After
the Apocalypses
Por Guillermo Marin *
Se terminó. Sí. El fin del mundo se terminó de una vez y para siempre. Porque ya
no hay profecías que lo profeticen. Se han acabado. Se han rescindido. Ni
siquiera las que se autocumplen en el entramado social (sic Paul Watzlawick), o
aquéllas que con mucho hacer de goma las interpretaciones colocan a nuestro
Parravicini entre los mayores profetas circunspectos. ¡Lástima! Con lo bien que
les cuadraba a los inventores de los bunkers de salvación, con lo bien que les
venían a los hoteleros del turismo idiota, a los pastores de la polución de la
buena fe, a los pederastas de la esperanza, a los sectarios de la confusión de
masas, a los inquilinos del provecho: mal para ellos. Hay un pecado que debiese
figurar entre los mortales: el oportunismo: yerro inmanente al oportunista.
Porque hiere de muerte al inocente, al que por su candor despeña sobre las manos
del farsante, docto en trocar mentes sanas por enfermas. Los 913 suicidados en
Guyana vendrían a dar la nota negra para la ocasión.

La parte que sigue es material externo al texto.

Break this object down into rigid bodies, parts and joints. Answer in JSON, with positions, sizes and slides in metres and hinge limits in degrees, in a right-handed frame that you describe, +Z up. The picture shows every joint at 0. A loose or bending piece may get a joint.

¿Por qué nos atraen tanto las profecías apocalípticas? Las predicciones están
siempre de moda. Los expertos aseguran que esta modalidad social se pierde
dentro de la cueva de Altamira (tal vez a los primeros homínidos también le
gustaba vaticinar sus cuitas). Pero, como todo tiende a corroerse (incluso
aquellos primeros vaticinios), la cosa comenzó a complicarse en la medida en que
el hombre perdió la fe en sus dioses, únicos autorizados a remediar derrapes de
existencia.
Hay, sin embargo, atenuantes ente tanto vilipendio. Es que la naturaleza
incierta del mundo es cada vez más evidente, y el caos agoniza de paliativos
(los matrimonios no duran para siempre, las ideologías y las religiones no
llenan las insoportables levedades nuestras (¿será porque los gurúes de la
autoayuda sepultaron bajo el asfalto la Torá, el Corán y la Biblia?). Y así
vamos construyendo nuestros propios arrecifes de falacias, nuestras
incongruencias compradas como paquetes de turismo a Chichén Itzá; nuestra rancia
interpretación.
Los poetas dicen que mientras haya dos amantes que se amen bajo la luz grumosa
de la Luna, el mundo no perecerá. Doy fe de que los hay. Aunque ante tanto vació
esperamos (o no) la aurora que nos redima. ¿De qué? De nuestro vidrioso
porvenir, acaso tan frágil e improbable como el más cruel Apocalipsis.